Even if content flag and authentication requirements are implemented, other forms of electronic communication, such as ftp and World Wide Web sites, pose even more serious challenges to law enforcement. Child pornographers will inevitably develop more effective means of circumventing the law. Currently, they set up anonymous mail bouncers to redirect traffic elsewhere, with a new authenticated identification.
The collection, retention, and improper use of personal information by businesses is not a phenomenon unique to Cyberspace. In 1972, in California, voters amended the state constitution to include privacy as an inalienable right prohibiting intrusive business practices. See Cal. Const. art. I, +s 1; White v. Davis, 13 Cal. 3d 757, 773-75 nn. 8-9 (1975) (discussing the purposes and applications of the state constitutional amendment). Importantly, one of the reasons California voters felt compelled to amend their constitution is that the federally protected penumbral right to privacy operates only against state action. See Hill v.
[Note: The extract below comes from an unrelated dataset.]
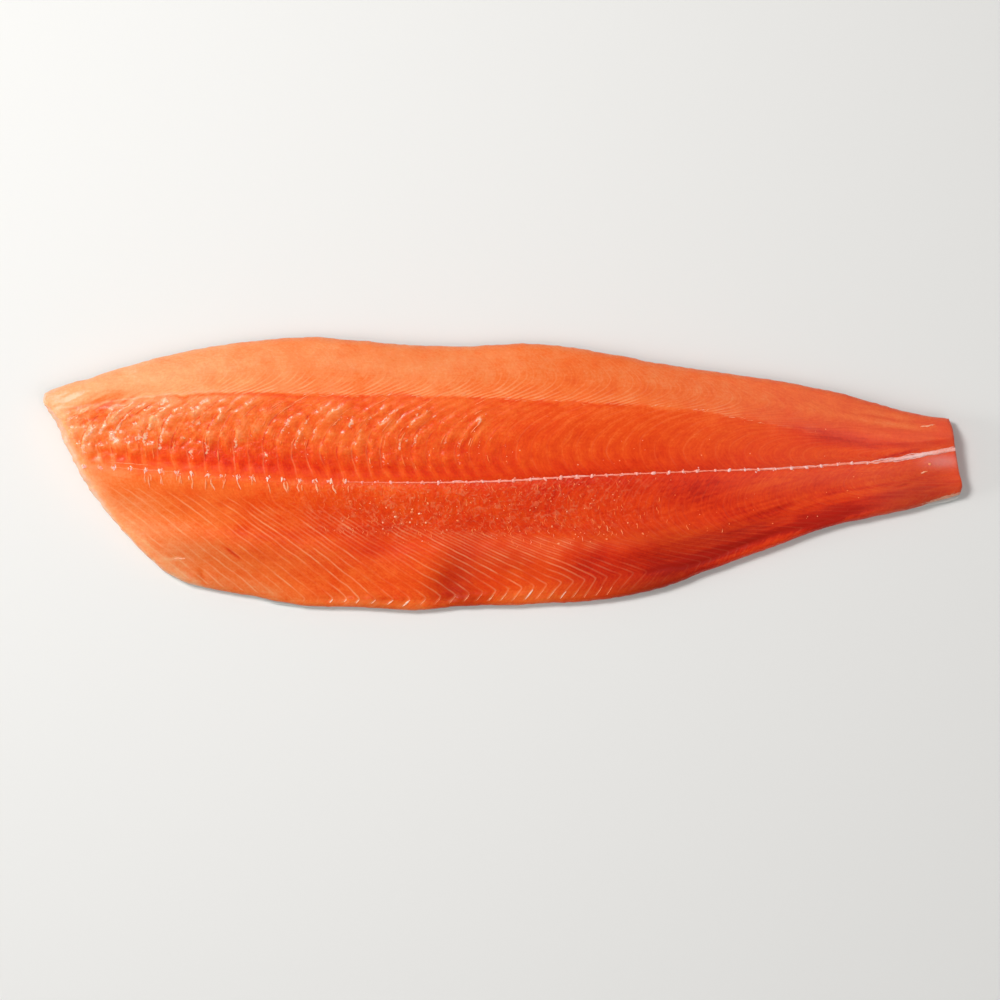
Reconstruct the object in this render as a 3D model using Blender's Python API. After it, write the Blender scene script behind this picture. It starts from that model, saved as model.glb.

NCAA, 7 Cal. 4th 1, 28-29 n.8 (1994) (contrasting California right to privacy with federal privacy right).
In hindsight, California appears to have been prescient. With the aid of computer software applications which can quickly analyze and categorize personal information, businesses can become far more intrusive. It would be erroneous to assume that bulletin board operators who offer extremely explicit, possibly illegal digitized pornography for sale will not collect and use personal information. In fact, the potential for blackmail is readily apparent assuming that few, if any, persons would want their personal pornography consumption habits to be made public. As with California, there may be increasing calls for enacting state and local legislation, which reaches beyond state action, to protect against such abuses of personal information.